I have a file which contains some SQL commands, something that looks like this:
CREATE DATABASE IF NOT EXISTS `db_name`;
CREATE TABLE IF NOT EXISTS `customers` (
`id` int(10) unsigned NOT NULL,
`f_name` varchar(50) DEFAULT NULL,
`l_name` varchar(50) DEFAULT NULL,
`company_name` varchar(200) DEFAULT NULL,
`email` varchar(50) DEFAULT NULL,
`phone` varchar(25) DEFAULT NULL
) ENGINE=InnoDB DEFAULT CHARSET=utf8;
INSERT INTO `customers` (`id`, `f_name`, `l_name`, `company_name`, `email`, `phone`) VALUES
That isn't quite an SQL file, that contains a bunch of MySQL-specific stuff some of which SQLite will accept and some it won't. We'll start at the top.
You don't need
create database or
use with SQLite. If you want to create a database just name it when you run
sqlite3 from the command line:
$ sqlite3 db_name.sqlt < your_sql.sql
db_name.sqlt exists then it will be used, if it doesn't exist then it will be created. So
create database and
use are implied by how you run
sqlite3. You might need to use a different extension depending on what Python wants to see.

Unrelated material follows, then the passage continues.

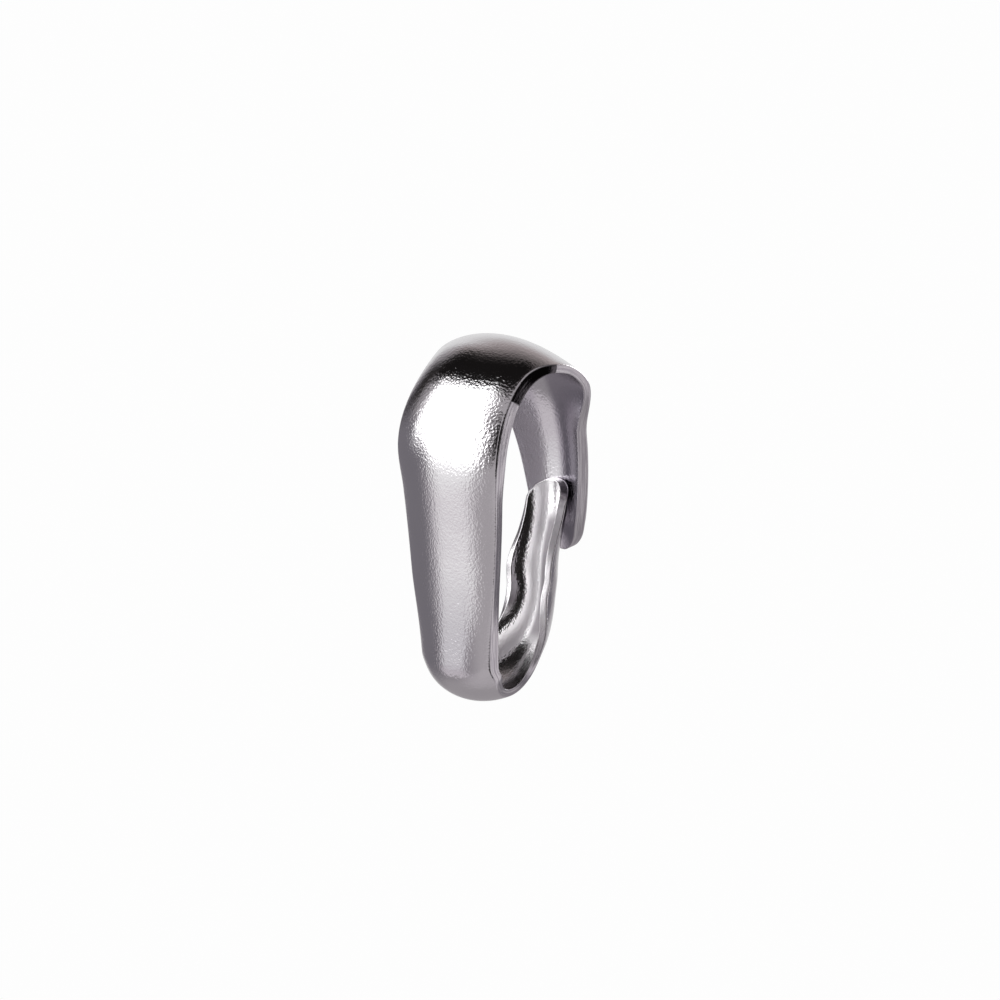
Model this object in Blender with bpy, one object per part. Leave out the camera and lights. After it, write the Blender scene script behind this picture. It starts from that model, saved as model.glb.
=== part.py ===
"""Spring-clip bail finding, modelled as the one strip of stainless sheet that it is bent from.

The strip starts at the end of the back arm, runs up and over the arch, down the wide front arm, round the
bottom bend and up the narrow tongue, whose tip rests inside the back arm. Across its width the sheet is
pressed to a dome, mildly on the front arm and to a deep channel on the tongue.

The bail's own directions are: across (left to right), depth (front to back) and up. It lies on its left
side, as it would on a table, with the front arm towards -Y, the arch towards -X and its right side up.
"""

import math
from dataclasses import dataclass

import bmesh
import bpy
import numpy as np
from mathutils import Matrix, Vector

MM = 0.001

# Driving sizes, in millimetres
LENGTH = 7.0
WIDTH = 3.0
BACK_END_ROUND = 0.88
TONGUE_END_ROUND = 0.5
END_SHARE = 0.16

# Fineness of the mesh
SECTIONS = 108
ACROSS_STEPS = 13
PATH_SAMPLES = 4000
TURN_WEIGHT = 0.6
END_WEIGHT = 3.5
END_FADE = 4.0


@dataclass(frozen=True)
class Station:
    """The strip at one place along its crest, counted from the end of the back arm."""

    name: str
    along: float  # mm from the back arm's end
    heading: float  # degrees: 90 runs up, 180 runs to the front, 270 runs down
    half_width: float  # mm of sheet on each side of the crest
    dome_radius: float  # mm, radius that the sheet is pressed to across its width
    wall: float  # mm, thickness of the sheet
    edge_slant: float  # mm that the inner face reaches past a square-cut edge


STATIONS = (
    Station("back arm end", 0.0, 102.5, 0.54, 8.0, 0.21, 0.0),
    Station("back arm waist", 0.6, 87.5, 0.78, 1.5, 0.21, 0.0),
    Station("back arm top", 2.5, 102.0, 1.21, 1.8, 0.2, 0.0),
    Station("arch, back", 3.8, 126.0, 1.5, 5.8, 0.16, -0.02),
    Station("arch, crown", 4.8, 161.0, 1.54, 3.7, 0.17, 0.07),
    Station("arch, front", 6.1, 223.5, 1.43, 2.65, 0.2, 0.15),
    Station("shoulder", 8.0, 265.0, 1.51, 4.1, 0.2, 0.11),
    Station("front arm, high", 9.0, 275.5, 1.43, 3.3, 0.2, 0.06),
    Station("front arm, middle", 10.5, 274.0, 1.27, 3.2, 0.2, 0.04),
    Station("front arm, low", 12.05, 268.0, 1.07, 2.05, 0.19, 0.13),
    Station("bend, front", 12.5, 294.5, 1.12, 1.8, 0.18, 0.11),
    Station("bend, bottom", 13.6, 371.0, 0.91, 2.15, 0.12, 0.11),
    Station("bend, back", 15.05, 411.5, 0.9, 0.9, 0.15, 0.03),
    Station("tongue, low", 16.15, 442.0, 0.9, 0.61, 0.16, 0.0),
    Station("tongue, knee", 16.6, 446.5, 0.93, 0.68, 0.16, -0.02),
    Station("tongue, middle", 17.25, 435.0, 0.77, 0.63, 0.16, 0.0),
    Station("tongue end", 18.4, 453.5, 0.69, 0.75, 0.16, 0.0),
)

METAL_COLOUR = (0.55, 0.54, 0.56, 1.0)
METAL_ROUGHNESS = 0.18
SHARP_EDGE = math.radians(50)
LARGEST_TURN = math.radians(25)


def clear_scene():
    for obj in list(bpy.data.objects):
        bpy.data.objects.remove(obj, do_unlink=True)


def column(field):
    return np.array([getattr(station, field) for station in STATIONS])


def eased(at, places, values):
    """A smooth curve through the values that never swings past them, read at each place in at."""
    step = np.diff(places)
    rise = np.diff(values) / step
    before, after = 2 * step[1:] + step[:-1], step[1:] + 2 * step[:-1]
    same_way = rise[1:] * rise[:-1] > 0
    slope = np.concatenate([rise[:1], np.zeros(len(rise) - 1), rise[-1:]])
    inner = np.flatnonzero(same_way)
    weights = before[inner] / rise[inner] + after[inner] / rise[inner + 1]
    slope[inner + 1] = (before[inner] + after[inner]) / weights
    piece = np.clip(np.searchsorted(places, at, side="right") - 1, 0, len(step) - 1)
    part = (at - places[piece]) / step[piece]
    rest = 1 - part
    return (
        values[piece] * rest**2 * (1 + 2 * part)
        + values[piece + 1] * part**2 * (1 + 2 * rest)
        + step[piece] * part * rest * (slope[piece] * rest - slope[piece + 1] * part)
    )


def section_places():
    """Where the cross-sections stand: closer together where the strip turns and at its round ends."""
    places = column("along")
    total = places[-1]
    along = np.linspace(0, total, PATH_SAMPLES)
    turn = np.abs(np.gradient(np.radians(eased(along, places, column("heading"))), along))
    weight = 1 + TURN_WEIGHT * turn
    for from_end, round_length in ((along, BACK_END_ROUND), (total - along, TONGUE_END_ROUND)):
        weight += END_WEIGHT * np.exp(-END_FADE * from_end / round_length)
    grown = np.concatenate([[0], np.cumsum(0.5 * (weight[1:] + weight[:-1]) * np.diff(along))])
    return np.interp(np.linspace(0, grown[-1], SECTIONS), grown, along)


def crest_path(along):
    """Depth, height and heading of the crest line at each place: the heading summed along the strip."""
    places = column("along")
    fine = np.linspace(0, places[-1], PATH_SAMPLES)
    heading = np.radians(eased(fine, places, column("heading")))
    middle = 0.5 * (heading[1:] + heading[:-1])
    depth = np.concatenate([[0], np.cumsum(np.cos(middle) * np.diff(fine))])
    height = np.concatenate([[0], np.cumsum(np.sin(middle) * np.diff(fine))])
    return np.interp(along, fine, depth), np.interp(along, fine, height), np.interp(along, fine, heading)


def round_end(from_end, round_length):
    """Share of the full width near a round end, a quarter ellipse that starts at END_SHARE."""
    part = np.clip(1 - from_end / round_length, 0, 1)
    return np.maximum(np.sqrt(1 - part**2), END_SHARE)


def strip_points():
    """The strip's points as [section, point round the section, (across, depth, up)], in millimetres."""
    places = column("along")
    along = section_places()
    depth, height, heading = crest_path(along)
    half = eased(along, places, column("half_width"))
    half *= round_end(along, BACK_END_ROUND) * round_end(places[-1] - along, TONGUE_END_ROUND)
    dome = 1 / eased(along, places, 1 / column("dome_radius"))
    wall = eased(along, places, column("wall"))
    slant = eased(along, places, column("edge_slant"))
    share = np.linspace(-1, 1, ACROSS_STEPS + 1)
    rows = []
    for radius, reach, shares in ((dome, 0, share), (dome - wall, slant, share[::-1])):
        angles = np.outer(half / dome + reach / radius, shares)
        across = radius[:, None] * np.sin(angles)
        inward = dome[:, None] - radius[:, None] * np.cos(angles)
        row_depth = depth[:, None] - inward * np.sin(heading)[:, None]
        row_height = height[:, None] + inward * np.cos(heading)[:, None]
        rows.append(np.stack([across, row_depth, row_height], axis=-1))
    points = np.concatenate(rows, axis=1)
    sides = np.ptp(points, axis=(0, 1))
    points *= np.array([WIDTH / sides[0], LENGTH / sides[2], LENGTH / sides[2]])
    return points


def strip_faces(sections, ring):
    """Quads between neighbouring sections and one face over each end, all facing outwards."""
    index = np.arange(sections * ring).reshape(sections, ring)
    here, after = index[:-1], index[1:]
    quads = np.stack([here, after, np.roll(after, -1, axis=1), np.roll(here, -1, axis=1)], axis=-1)
    faces = quads.reshape(-1, 4).tolist()
    faces.append(index[0].tolist())
    faces.append(index[-1, ::-1].tolist())
    return faces


def lying_on_its_side():
    """Turns across to +Z, depth to +Y and up to -X."""
    return Matrix(((0, 0, -1), (0, 1, 0), (1, 0, 0))).to_4x4()


def settled(mesh):
    """The turn that lays the mesh on the three points that it would come to rest on.

    These are the corners of the face of its convex hull that lies straight under its centre of mass.
    """
    shape = bmesh.new()
    shape.from_mesh(mesh)
    bmesh.ops.triangulate(shape, faces=shape.faces)
    corners = [[vert.co.copy() for vert in face.verts] for face in shape.faces]
    volumes = [a.dot(b.cross(c)) / 6 for a, b, c in corners]
    weighted = [(a + b + c) * (volume / 4) for (a, b, c), volume in zip(corners, volumes)]
    centre = sum(weighted, Vector()) / sum(volumes)
    hull = bmesh.ops.convex_hull(shape, input=shape.verts)["geom"]
    hull_faces = [piece for piece in hull if isinstance(piece, bmesh.types.BMFace)]
    turn = Matrix.Identity(4)
    for face in sorted(hull_faces, key=lambda piece: piece.calc_area(), reverse=True):
        normal = face.normal
        if (face.calc_center_median() - centre).dot(normal) < 0:
            normal = -normal
        if normal.z > -math.cos(LARGEST_TURN):
            continue
        foot = centre + normal * (face.verts[0].co - centre).dot(normal)
        a, b, c = (vert.co for vert in face.verts)
        sides = [(q - p).cross(foot - p).dot(normal) for p, q in ((a, b), (b, c), (c, a))]
        if min(sides) >= 0 or max(sides) <= 0:
            turn = normal.rotation_difference(Vector((0, 0, -1))).to_matrix().to_4x4()
            break
    shape.free()
    return turn


def to_origin(mesh):
    """Moves the mesh so that its box stands on z = 0, centred on the vertical axis."""
    points = np.empty(len(mesh.vertices) * 3)
    mesh.vertices.foreach_get("co", points)
    low, high = points.reshape(-1, 3).min(axis=0), points.reshape(-1, 3).max(axis=0)
    middle = 0.5 * (low + high)
    mesh.transform(Matrix.Translation((-middle[0], -middle[1], -low[2])))


def steel():
    material = bpy.data.materials.new("polished_steel")
    material.use_nodes = True
    shader = material.node_tree.nodes["Principled BSDF"]
    shader.inputs["Base Color"].default_value = METAL_COLOUR
    shader.inputs["Metallic"].default_value = 1.0
    shader.inputs["Roughness"].default_value = METAL_ROUGHNESS
    return material


def bail_band():
    points = strip_points() * MM
    mesh = bpy.data.meshes.new("bail_band")
    mesh.from_pydata(points.reshape(-1, 3).tolist(), [], strip_faces(*points.shape[:2]))
    mesh.transform(lying_on_its_side())
    mesh.transform(settled(mesh))
    to_origin(mesh)
    mesh.shade_smooth()
    mesh.set_sharp_from_angle(angle=SHARP_EDGE)
    mesh.materials.append(steel())
    obj = bpy.data.objects.new("bail_band", mesh)
    bpy.context.scene.collection.objects.link(obj)
    return obj


clear_scene()
bail_band()
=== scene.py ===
"""Spring-clip bail finding in tumbled stainless steel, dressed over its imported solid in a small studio.

The bail is one strip of sheet. Its own directions are across (left to right), depth (front to back) and
up; it lies on its left side, so across points upwards in the scene.
"""

import logging
import math
from dataclasses import dataclass, field
from enum import Enum
from typing import Optional, Union

import bpy
import numpy as np
from mathutils import Euler, Matrix, Vector


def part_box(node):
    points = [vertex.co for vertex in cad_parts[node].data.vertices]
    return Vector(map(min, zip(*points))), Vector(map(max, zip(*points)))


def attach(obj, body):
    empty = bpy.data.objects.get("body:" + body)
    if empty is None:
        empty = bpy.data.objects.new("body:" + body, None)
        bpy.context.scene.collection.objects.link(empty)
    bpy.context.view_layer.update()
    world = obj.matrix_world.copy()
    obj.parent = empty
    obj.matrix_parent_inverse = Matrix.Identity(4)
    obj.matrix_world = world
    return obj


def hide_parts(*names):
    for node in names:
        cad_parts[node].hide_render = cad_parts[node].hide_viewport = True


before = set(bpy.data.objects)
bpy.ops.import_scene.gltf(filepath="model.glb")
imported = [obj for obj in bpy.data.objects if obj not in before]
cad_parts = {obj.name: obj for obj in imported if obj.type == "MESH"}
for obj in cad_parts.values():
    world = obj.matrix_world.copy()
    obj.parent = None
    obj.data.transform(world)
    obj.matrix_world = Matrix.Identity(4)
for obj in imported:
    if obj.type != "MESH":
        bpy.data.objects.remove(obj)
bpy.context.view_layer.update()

LOG = logging.getLogger("bail")
MM = 0.001
PICTURE = 1000

Colour = tuple[float, float, float, float]
Limits = tuple[float, float]


class Side(Enum):
    """A face of the sheet, given as the share of the wall's thickness above it."""

    OUTER = 0.0
    INNER = 1.0


class Value:
    """A node's output socket, on which plain arithmetic adds Math nodes."""

    def __init__(self, bench: "Bench", socket: bpy.types.NodeSocket) -> None:
        """Wraps a socket of the tree that the bench works on."""
        self.bench = bench
        self.socket = socket

    def _math(self, operation: str, left: "Operand", right: "Operand") -> "Value":
        """Adds one Math node with two inputs."""
        return self.bench.node("ShaderNodeMath", {"operation": operation}, {0: left, 1: right})

    def __add__(self, other: "Operand") -> "Value":
        """This value plus another."""
        return self._math("ADD", self, other)

    def __radd__(self, other: float) -> "Value":
        """A number plus this value."""
        return self._math("ADD", other, self)

    def __sub__(self, other: "Operand") -> "Value":
        """This value minus another."""
        return self._math("SUBTRACT", self, other)

    def __rsub__(self, other: float) -> "Value":
        """A number minus this value."""
        return self._math("SUBTRACT", other, self)

    def __mul__(self, other: "Operand") -> "Value":
        """This value times another."""
        return self._math("MULTIPLY", self, other)

    def __rmul__(self, other: float) -> "Value":
        """A number times this value."""
        return self._math("MULTIPLY", other, self)


Operand = Union[Value, float]
Tone = Union[Value, Colour]


def overlap(masks: list[Value]) -> Value:
    """The product of several masks."""
    return math.prod(masks[1:], start=masks[0])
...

The backticks for quoting are a MySQLism, double quotes are the standard quoting mechanism for identifiers. Lucky for you, SQLite will accept them so you can leave them alone.
SQLite won't know what
int(10) unsigned means, you'll have to remove the
unsigned before SQLite will accept it. SQLite also won't know what
ENGINE=InnoDB DEFAULT CHARSET=utf8 means so you'll have to remove that as well.
You'll probably run into other things that MySQL is happy with but SQLite is not. You'll have to try it and fix it and try it and fix it until it works. Or try to find a tool that can translate between databases for you, I always do these sorts of things by hand or using one-off scripts so I don't know of any tools that can help you.